▸ **Given material**

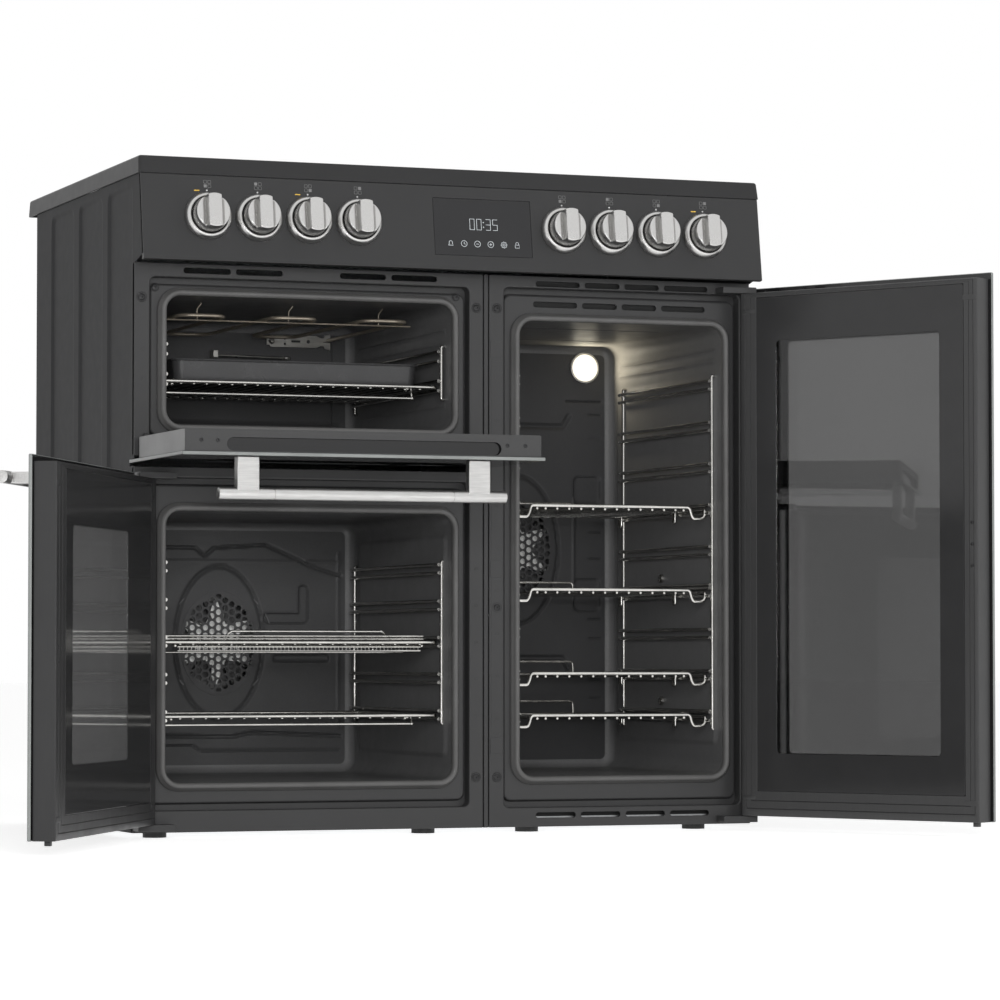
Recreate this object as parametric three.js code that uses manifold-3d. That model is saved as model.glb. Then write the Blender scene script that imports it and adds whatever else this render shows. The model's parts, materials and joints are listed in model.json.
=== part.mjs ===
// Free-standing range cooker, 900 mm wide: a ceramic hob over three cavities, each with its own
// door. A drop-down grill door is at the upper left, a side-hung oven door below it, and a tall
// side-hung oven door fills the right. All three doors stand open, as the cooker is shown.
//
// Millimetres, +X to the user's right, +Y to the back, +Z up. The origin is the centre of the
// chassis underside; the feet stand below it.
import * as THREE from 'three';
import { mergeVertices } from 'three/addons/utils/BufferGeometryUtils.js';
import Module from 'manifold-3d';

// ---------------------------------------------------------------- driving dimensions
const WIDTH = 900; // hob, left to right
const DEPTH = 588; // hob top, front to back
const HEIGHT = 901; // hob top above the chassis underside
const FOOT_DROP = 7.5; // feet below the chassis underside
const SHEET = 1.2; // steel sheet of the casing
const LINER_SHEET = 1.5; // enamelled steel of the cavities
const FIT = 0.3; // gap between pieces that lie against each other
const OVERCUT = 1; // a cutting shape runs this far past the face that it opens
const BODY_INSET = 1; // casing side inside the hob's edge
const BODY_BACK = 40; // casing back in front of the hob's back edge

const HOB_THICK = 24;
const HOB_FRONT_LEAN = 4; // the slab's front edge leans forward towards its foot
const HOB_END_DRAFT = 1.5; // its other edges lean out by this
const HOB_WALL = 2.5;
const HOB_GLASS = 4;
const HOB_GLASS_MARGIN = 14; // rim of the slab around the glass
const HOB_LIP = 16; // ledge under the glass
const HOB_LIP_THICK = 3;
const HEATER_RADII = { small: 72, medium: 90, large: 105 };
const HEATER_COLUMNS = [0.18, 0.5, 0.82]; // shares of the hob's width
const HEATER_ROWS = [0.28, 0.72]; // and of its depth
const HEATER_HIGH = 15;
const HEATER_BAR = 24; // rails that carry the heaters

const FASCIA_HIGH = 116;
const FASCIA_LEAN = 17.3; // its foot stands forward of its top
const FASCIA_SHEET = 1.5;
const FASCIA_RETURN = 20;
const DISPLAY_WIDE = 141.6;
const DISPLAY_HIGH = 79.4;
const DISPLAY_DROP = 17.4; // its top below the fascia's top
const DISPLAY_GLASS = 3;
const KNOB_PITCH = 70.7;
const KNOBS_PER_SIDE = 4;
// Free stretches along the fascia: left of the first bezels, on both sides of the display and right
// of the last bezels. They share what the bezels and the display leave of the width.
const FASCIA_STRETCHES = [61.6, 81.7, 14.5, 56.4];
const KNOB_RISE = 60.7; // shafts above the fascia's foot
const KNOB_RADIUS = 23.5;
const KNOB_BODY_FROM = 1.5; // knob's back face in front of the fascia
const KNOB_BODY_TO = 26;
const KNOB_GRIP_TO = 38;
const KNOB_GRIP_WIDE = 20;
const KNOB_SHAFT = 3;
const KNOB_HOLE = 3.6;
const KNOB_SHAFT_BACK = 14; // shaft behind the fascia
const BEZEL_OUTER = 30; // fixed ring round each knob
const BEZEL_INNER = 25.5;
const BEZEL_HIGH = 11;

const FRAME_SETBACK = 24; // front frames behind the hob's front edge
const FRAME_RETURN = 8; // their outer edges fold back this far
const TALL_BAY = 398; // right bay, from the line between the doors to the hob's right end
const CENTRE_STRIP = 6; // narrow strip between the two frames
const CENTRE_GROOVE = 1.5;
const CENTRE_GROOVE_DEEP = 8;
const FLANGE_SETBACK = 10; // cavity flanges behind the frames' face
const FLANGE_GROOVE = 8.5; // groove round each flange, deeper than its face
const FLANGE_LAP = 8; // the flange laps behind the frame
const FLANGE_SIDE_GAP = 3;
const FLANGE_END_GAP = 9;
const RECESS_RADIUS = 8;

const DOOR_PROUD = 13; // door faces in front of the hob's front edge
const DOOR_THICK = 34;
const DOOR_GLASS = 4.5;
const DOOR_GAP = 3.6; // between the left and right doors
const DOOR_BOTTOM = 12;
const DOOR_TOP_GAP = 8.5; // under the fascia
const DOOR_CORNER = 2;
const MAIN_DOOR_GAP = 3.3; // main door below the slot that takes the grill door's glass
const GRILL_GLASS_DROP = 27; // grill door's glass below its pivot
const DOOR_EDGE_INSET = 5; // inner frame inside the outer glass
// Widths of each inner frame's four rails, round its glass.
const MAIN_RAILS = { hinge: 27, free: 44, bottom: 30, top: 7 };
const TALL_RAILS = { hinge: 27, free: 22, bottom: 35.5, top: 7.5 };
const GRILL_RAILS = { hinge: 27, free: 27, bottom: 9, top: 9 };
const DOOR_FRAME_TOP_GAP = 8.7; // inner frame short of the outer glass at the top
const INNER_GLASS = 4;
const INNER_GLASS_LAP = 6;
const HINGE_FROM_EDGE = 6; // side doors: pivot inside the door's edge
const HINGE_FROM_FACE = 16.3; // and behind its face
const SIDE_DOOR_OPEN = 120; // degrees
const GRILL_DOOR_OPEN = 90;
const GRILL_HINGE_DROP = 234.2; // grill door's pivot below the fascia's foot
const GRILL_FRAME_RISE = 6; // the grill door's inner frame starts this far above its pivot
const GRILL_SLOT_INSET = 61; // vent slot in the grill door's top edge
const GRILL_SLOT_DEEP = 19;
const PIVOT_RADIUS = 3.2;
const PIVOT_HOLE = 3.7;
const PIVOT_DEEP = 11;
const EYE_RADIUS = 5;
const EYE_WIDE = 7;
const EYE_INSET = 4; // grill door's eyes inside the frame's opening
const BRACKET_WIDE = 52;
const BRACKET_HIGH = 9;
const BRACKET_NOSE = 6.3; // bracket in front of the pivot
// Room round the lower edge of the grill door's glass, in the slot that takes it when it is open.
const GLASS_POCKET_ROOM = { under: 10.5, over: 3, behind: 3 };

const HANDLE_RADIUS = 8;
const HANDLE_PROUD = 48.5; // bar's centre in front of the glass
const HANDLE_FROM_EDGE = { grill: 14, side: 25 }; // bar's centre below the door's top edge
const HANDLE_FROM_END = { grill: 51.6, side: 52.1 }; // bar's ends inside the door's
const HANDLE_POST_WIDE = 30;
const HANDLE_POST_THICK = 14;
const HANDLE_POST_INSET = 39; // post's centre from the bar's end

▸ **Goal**
Write out the listing's lines exactly, from its first line through the line that contains "import Module from 'manifold-3d';", and stop there.

▸ **Reply**
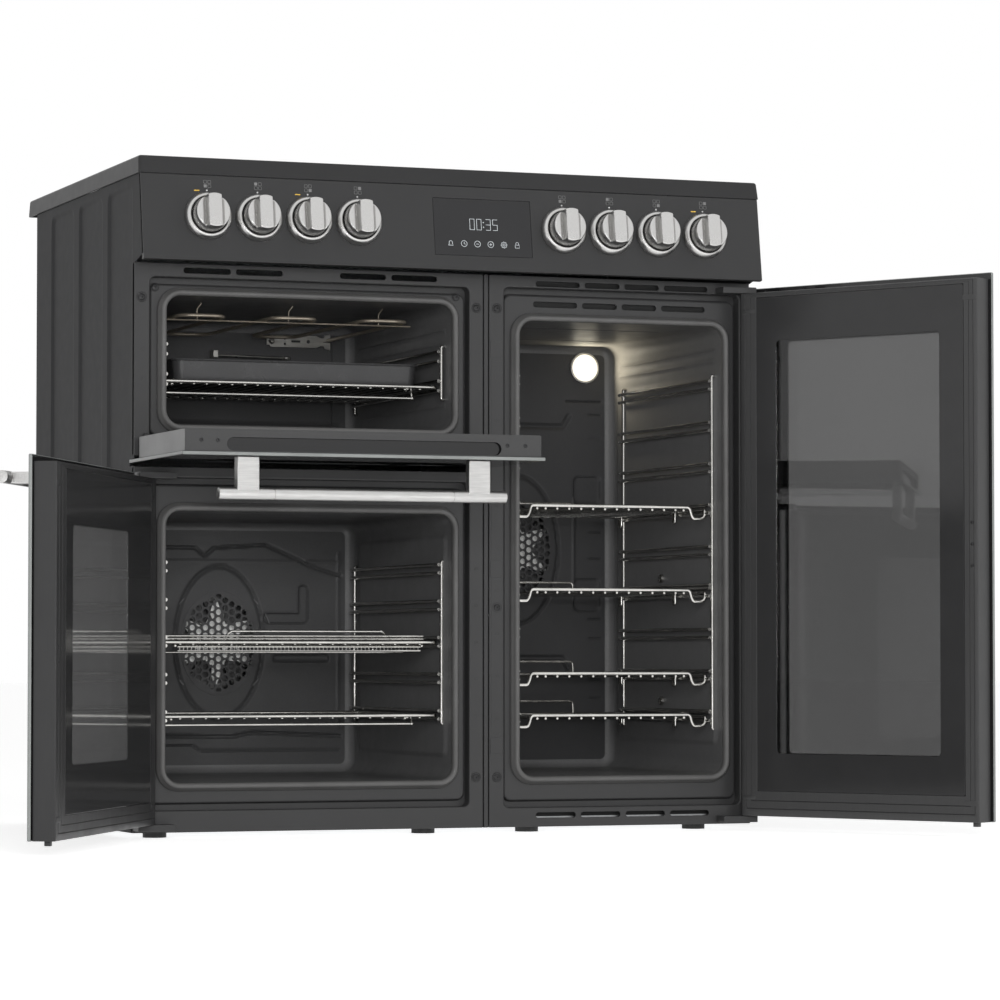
Recreate this object as parametric three.js code that uses manifold-3d. That model is saved as model.glb. Then write the Blender scene script that imports it and adds whatever else this render shows. The model's parts, materials and joints are listed in model.json.
=== part.mjs ===
// Free-standing range cooker, 900 mm wide: a ceramic hob over three cavities, each with its own
// door. A drop-down grill door is at the upper left, a side-hung oven door below it, and a tall
// side-hung oven door fills the right. All three doors stand open, as the cooker is shown.
//
// Millimetres, +X to the user's right, +Y to the back, +Z up. The origin is the centre of the
// chassis underside; the feet stand below it.
import * as THREE from 'three';
import { mergeVertices } from 'three/addons/utils/BufferGeometryUtils.js';
import Module from 'manifold-3d';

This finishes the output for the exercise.